Anuradhapura..
Anfangs klang die Jobbeschreibung noch verlockend. 176 Bewerber meldeten sich vor zwei Jahren, als Sri Lankas Gefängniswesen die zwei freigewordenen Posten anbot. Arbeitsüberlastung sei nicht zu befürchten, hieß es. Es gebe Beförderungsmöglichkeiten. Es gebe sehr viel Gelegenheit für Aus- und Fortbildung. Bewerber mussten freilich männlich sein.
Denn wenn das erlernte Wissen einmal in der Praxis angewendet werden müsste, könnte es etwas unangenehm werden. Aber das wussten die 176 Kandidaten. Schließlich bewarben sie sich um den Posten des Mannes, der zum Tode Verurteilten die Galgenschlinge um den Hals legt.
Zwei Jahre später steht die Tropeninsel immer noch, besser gesagt schon wieder ohne Henker da. Denn kaum hatte der Auserkorene zum ersten Mal den Galgen zu Gesicht bekommen, versagten ihm die Nerven. Er erschien seit Tagen nicht mehr zum Dienst. Chandrarathna Pallegama, Generaldirektor für Sri Lankas Gefängniswesen: „Er war schockiert und hat Angst bekommen.“ Er will dem 40-jährigen verhinderten Henker aus der Stadt Anuradhapura dennoch eine Galgenfrist von einem Monat gewähren, damit der Mann mit den schwachen Nerven sich besinnen kann.
Dem Chef aller Gefängnisse auf der Insel südlich von Indien fehlt freilich die Zuversicht.
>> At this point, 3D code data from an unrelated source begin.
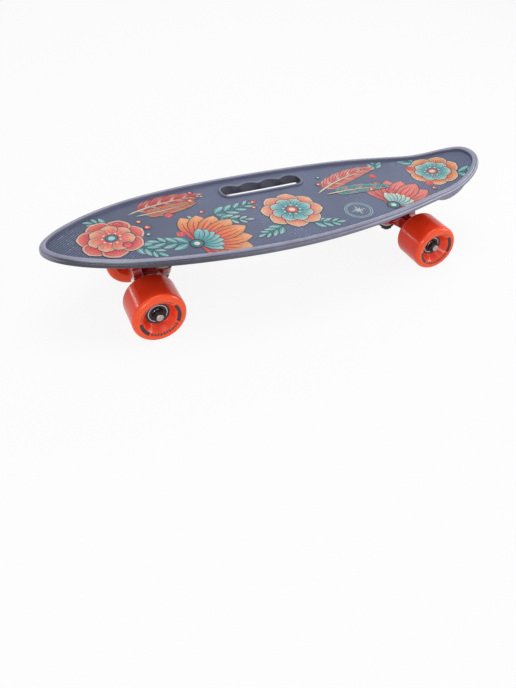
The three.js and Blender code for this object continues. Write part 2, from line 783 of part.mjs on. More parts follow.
function lowerBushing() {
  const bore = kingpinRadius + fitGap;
  const base = lowerBushingTop - lowerBushingHeight;
  return turned([[bore, base], [lowerBushingRadius, base], [lowerBushingRadius, lowerBushingTop],
    [bore, lowerBushingTop]], mediumSides);
}

function upperBushing() {
  const bore = kingpinRadius + fitGap;
  const top = upperBushingBase + upperBushingHeight;
  const middle = (upperBushingBase + top) / 2;
  return turned([[bore, upperBushingBase], [upperBushingRadius, upperBushingBase],
    [upperBushingRadius + upperBushingBulge, middle], [upperBushingRadius, top], [bore, top]], mediumSides);
}

function pivotCup() {
  const inner = pivotNoseRadius + fitGap;
  const floor = pivotMouth + pivotNoseLength + fitGap;
  const end = pivotMouth + pivotCupDepth;
  return turned([[inner, pivotMouth], [pivotCupRadius, pivotMouth], [pivotCupRadius, end], [0, end],
    [0, floor], [inner, floor]], mediumSides);
}

function axle() {
  const neck = axleRadius - axleChamfer;
  return turned([[0, -axleHalf], [neck, -axleHalf], [axleRadius, axleChamfer - axleHalf],
    [axleRadius, axleHalf - axleChamfer], [neck, axleHalf], [0, axleHalf]], smallSides, 'y');
}

// Wheels: each set is modelled about the wheel's middle, with +Y away from the truck

// Half of a wheel's section, from the tread round the lip and down the dish to the bearing seat
function wheelHalfOutline() {
  const half = wheelWidth / 2;
  const grow = flatsAt(wheelSides);
  const lip = lipRadius * Math.SQRT1_2;
  const rim = wheelRadius - lipRadius;
  return [
    [wheelRadius * grow, half - lipRadius],
    [(rim + lip) * grow, half - lipRadius + lip],
    [rim, half],
    [faceInnerRadius, half - faceDish],
    [recessFloorRadius, bearingFace],
    [bearingRadius + fitGap, bearingFace],
    [bearingRadius + fitGap, spacerLength / 2 - fitGap],
    [shoulderRadius, spacerLength / 2 - fitGap],
  ];
}

function wheel() {
  const half = wheelHalfOutline();
  const mirrored = half.map(([r, y]) => [r, -y]).reverse();
  return turned([...half, ...mirrored], wheelSides, 'y');
}

// A bearing's outer race, closed by its shields
function bearing() {
  const half = bearingWidth / 2;
  const inner = bearingInnerRadius + 2 * fitGap;
  return turned([[inner, -half], [bearingRadius, -half], [bearingRadius, half],
    [inner, half]], mediumSides, 'y');
}

// The inner races, the spacer between them and the speed washers, on the axle
function bearingSleeve() {
  const bore = axleRadius + fitGap;
  const mid = spacerLength / 2;
  const start = -sleeveEnd + seatGap;
  const washerStart = -bearingFace;
  return turned([[bore, start], [speedWasherRadius, start], [speedWasherRadius, washerStart],
    [bearingInnerRadius, washerStart], [bearingInnerRadius, -mid], [spacerRadius, -mid],
    [spacerRadius, mid], [bearingInnerRadius, mid], [bearingInnerRadius, bearingFace],
    [speedWasherRadius, bearingFace], [speedWasherRadius, sleeveEnd], [bore, sleeveEnd]], smallSides, 'y');
}

function axleNut() {
  const nut = geometryOf(hexNut(axleNutFlats, axleNutHeight, axleRadius + fitGap, sleeveEnd + seatGap));
  return nut.rotateX(-Math.PI / 2);
}

function wheelSet(name, side) {
  const group = new THREE.Group();
  group.position.set(axlePlace.x, side * wheelOffset, axlePlace.z);
  group.rotation.z = side < 0 ? Math.PI : 0;
  group.add(named(`${name}_wheel`, wheel(), materials.wheel));
  for (const [label, place] of [['inner', -1], ['outer', 1]]) {
    const race = named(`${name}_${label}_bearing`, bearing(), materials.steel);
    race.rotation.z = place < 0 ? Math.PI : 0;
    race.position.y = (place * (spacerLength + bearingWidth)) / 2;
    group.add(race);
  }
  group.add(named(`${name}_bearing_sleeve`, bearingSleeve(), materials.steel));
  group.add(named(`${name}_axle_nut`, axleNut(), materials.blackSteel));
  return group;
}

function kingpinStack(name) {
  const group = new THREE.Group();
  group.position.copy(ringPlace);
  group.rotation.y = kingpinTurn;
  const nutBase = kingpinNutTop - kingpinNutHeight;
  const nut = hexNut(kingpinHeadFlats, kingpinNutHeight, kingpinRadius + fitGap, nutBase);
  group.add(named(`${name}_kingpin`, kingpin(), materials.steel));
  group.add(named(`${name}_kingpin_nut`, nut, materials.blackSteel));
  const lowerWasher = cupWasher(lowerWasherTop - cupWasherThickness, 1, lowerWasherRadius);
  const upperWasher = cupWasher(upperWasherBase, -1, upperWasherRadius);
  group.add(named(`${name}_lower_cup_washer`, lowerWasher, materials.blackSteel));
  group.add(named(`${name}_upper_cup_washer`, upperWasher, materials.steel));
  group.add(named(`${name}_lower_bushing`, lowerBushing(), materials.bushing));
  group.add(named(`${name}_upper_bushing`, upperBushing(), materials.bushing));
  return group;
}

// A whole truck with its wheels: end is -1 at the nose and 1 at the tail
function truck(name, end) {
  const group = new THREE.Group();
  group.position.set((end * truckSpacing) / 2, 0, wheelRadius + truckHeight);
  group.rotation.z = end > 0 ? Math.PI : 0;
  group.add(named(`${name}_baseplate`, baseplate(), materials.truck));
  group.add(named(`${name}_hanger`, hanger(), materials.truck));
  const rod = named(`${name}_axle`, axle(), materials.steel);
  rod.position.copy(axlePlace);
  group.add(rod, kingpinStack(name));
  const cup = named(`${name}_pivot_cup`, pivotCup(), materials.cup);
  cup.position.copy(ringPlace);
  cup.rotation.y = steerTurn;
  group.add(cup);
  group.add(wheelSet(`${name}_left`, end));
  group.add(wheelSet(`${name}_right`, -end));
  return group;
}

function hardware() {
  const group = new THREE.Group();
  const nutBase = wheelRadius + truckHeight - baseThickness - seatGap - boltNutHeight;
  for (const place of boltPlaces()) {
    const screw = named(`${boltName(place)}_bolt`, bolt(place), materials.bolt);
    const nutShape = hexNut(boltNutFlats, boltNutHeight, boltRadius + fitGap, nutBase);
    const nut = named(`${boltName(place)}_nut`, nutShape, materials.blackSteel);
    screw.position.set(place.x, place.y, 0);
    nut.position.set(place.x, place.y, 0);
    group.add(screw, nut);
  }
  return group;
}

function skateboard() {
  const group = new THREE.Group();
  const body = named('deck', deck(), materials.deck);
  body.geometry.computeBoundingBox();
  const { min, max } = body.geometry.boundingBox;
  group.add(body, truck('front', -1), truck('rear', 1), hardware());
  group.position.x = -(min.x + max.x) / 2;
  return group;
}

const board = new THREE.Group();
board.add(skateboard());

export default board;
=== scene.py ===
import math

import bmesh
import bpy
from mathutils import Matrix, Vector


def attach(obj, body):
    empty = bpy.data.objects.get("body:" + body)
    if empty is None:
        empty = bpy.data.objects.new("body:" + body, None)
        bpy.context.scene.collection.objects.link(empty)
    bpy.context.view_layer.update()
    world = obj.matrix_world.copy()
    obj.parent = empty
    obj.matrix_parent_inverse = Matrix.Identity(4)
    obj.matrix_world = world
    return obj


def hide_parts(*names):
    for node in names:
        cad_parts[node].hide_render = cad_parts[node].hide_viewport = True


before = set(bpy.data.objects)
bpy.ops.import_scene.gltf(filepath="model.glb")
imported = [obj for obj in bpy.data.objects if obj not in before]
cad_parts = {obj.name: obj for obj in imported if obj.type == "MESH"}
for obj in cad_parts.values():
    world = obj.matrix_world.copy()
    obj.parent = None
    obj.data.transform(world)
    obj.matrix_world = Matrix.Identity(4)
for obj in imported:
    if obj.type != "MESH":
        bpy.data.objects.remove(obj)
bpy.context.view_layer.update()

scene = bpy.context.scene
MM = 0.001

# Sizes from the part's source, in millimetres
SHIFT = 1.909
TRUCK_X = 335.6 / 2
NOSE, TAIL = TRUCK_X + 116.1, TRUCK_X + 115.7
WIDTH = 167.0
SHARES = [0.92, 0.97, 1.03, 1.02, 1, 0.96, 0.91, 1.04, 1.27]
PLATE, SAG, KICK_RADIUS = 4.0, 2.9, 143.0
KICK = TRUCK_X + 31.7
PAD_TOP = 82.1
DECK_TOP = PAD_TOP + 11.4
RIB_DEPTH, RIB_WALL = 11.0, 3.0
SLOT_MIDDLE, SLOT_LENGTH, SLOT_NEAR, SLOT_FAR, SLOT_FLOOR = -8.0, 106.4, 38.4, 62.0, 55.4
SLOT_CORNER, SCALLOPS, SCALLOP_PITCH, SCALLOP_RADIUS, CUSP = 9.0, 4, 28.0, 17.0, 7.0
BOLT_X, BOLT_Y = 58.5, 42.5
PLATE_LONG, PLATE_WIDE = BOLT_X + 2 * 11.75, BOLT_Y + 2 * 6.25
WHEEL_Y = 54.25
AXLE_X, AXLE_Z = -12.8, -52.0
MIDDLE, HALF = (TAIL - NOSE) / 2, (TAIL + NOSE) / 2
STATIONS, COLUMNS = 168, 14
RIB_INSET, RIB_NOSE, RIB_PITCH, RIB_ROWS = 16, 33.9, 50, 4
SKID_LENGTH, SKID_MARGIN, SKID_INSET, SKID_DEPTH = 58, 39.5, 2.5, 10.5
LIP_WIDTH, WALL_LOW = 3.2, -6.8


# Materials

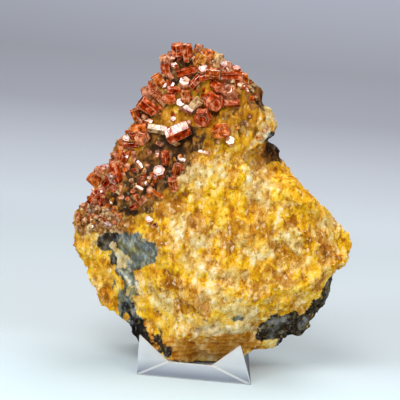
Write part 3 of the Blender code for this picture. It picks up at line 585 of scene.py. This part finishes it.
# ---- the crystals ----------------------------------------------------------------------------
def prism(sides):
    """A hexagonal prism, 1 across and 1 long, with the widths that its sides have on the way."""
    hexagon = [(0.5 * math.cos(turn), 0.5 * math.sin(turn))
               for turn in (math.radians(60 * i + 30) for i in range(6))]
    obj = drawn_out(hexagon, sides)
    obj.data.transform(Matrix.Rotation(math.radians(-90), 4, "X"))
    return obj


def habit(number, rim, drop, boss, sides):
    """A grown crystal, 1 across and 1 long: its ends have a rim, a step down and a boss."""
    obj = prism(sides)
    edit(obj)
    bpy.ops.transform.vertex_random(offset=UNEVEN, seed=number)
    done()
    pick(obj, "FACE", lambda face: abs(face.normal.z) > END_FACING)
    steps = ((rim, 0.0), (STEP_WIDTH, -drop), (HOLLOW_WIDTH, 0.0), (STEP_WIDTH, boss))
    for thickness, depth in steps:
        bpy.ops.mesh.inset(thickness=thickness, depth=depth, use_individual=True)
    done()
    modify(obj, "BEVEL", width=WORN_WIDTH, segments=1, limit_method="ANGLE",
           angle_limit=math.radians(30))
    return obj


def mark_worn_and_highlit(obj):
    """Marks the narrow faces that its edges have become, which are painted pale for wear and as a
    painted highlight, most of all outside.
    """
    worn_and_highlit = []
    for face in obj.data.polygons:
        turn = (math.degrees(math.atan2(face.normal.y, face.normal.x)) + 30) % 60 - 30
        squarely = abs(face.normal.z) > 0.98 or (abs(face.normal.z) < 0.5 and abs(turn) < 8)
        outside = face.center.xy.length > OUTER_EDGE
        worn_and_highlit.append(0.0 if squarely else 1.0 if outside else PALE_EDGE_INSIDE)
    obj.data.attributes.new("worn_and_highlit", "FLOAT", "FACE").data.foreach_set("value", worn_and_highlit)


def crystal_axis(lean, out):
    lean, out = math.radians(lean), math.radians(out)
    return Vector((math.cos(out) * math.cos(lean), -math.sin(out), math.cos(out) * math.sin(lean)))


def seat(tree, x, z, side, reach):
    """Where the rock's face lies at x and z, or a place up to reach off its nearest edge.

    side is -1 for the front and 1 for the back.
    """
    hit = tree.ray_cast(Vector((x, side * CLEAR_OF_ROCK, z)), Vector((0.0, -side, 0.0)))[0]
    if hit is None:
        hit = tree.find_nearest(Vector((x, side * EDGE_DEPTH, z)))[0]
        off = Vector((x - hit.x, 0.0, z - hit.z))
        hit += off * min(1.0, reach / off.length)
    return hit


def linear(code):
    """An sRGB hex code as a linear colour."""
    parts = [int(code[i:i + 2], 16) / 255 for i in (0, 2, 4)]
    return [c / 12.92 if c <= 0.04045 else ((c + 0.055) / 1.055) ** 2.4 for c in parts] + [1.0]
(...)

Denn die beiden zuvor ausgesuchten Kandidaten büxten ebenfalls aus. Auch ihnen war aufgegangen, dass zum Hinrichten am Strick etwas mehr gehört als Kenntnisse über das Knüpfen von Knoten.
Die zwei Posten des amtlich bestallten Henkers waren frei geworden, nachdem einer der Vorgänger in den Ruhestand versetzt worden und der zweite beruflich vom Henker zum ordentlichen Gefängniswärter aufgestiegen war. Es ist etwas unklar, womit der Mann sich die Beförderung verdiente. Denn er hatte während der offenbar gewissenhaft ausgeführten Dienstzeit keine Gelegenheit, seine Henkerqualitäten unter Beweis zu stellen.
Der letzte Straftäter, der in Sri Lanka am Galgen starb, wurde im Jahr 1976 hingerichtet. Dennoch verurteilen die Gerichte des überwiegend buddhistischen Landes Straftäter regelmäßig zum Tod am Strang. Inzwischen warten 400 Todeskandidaten auf ihren Termin mit dem Henker.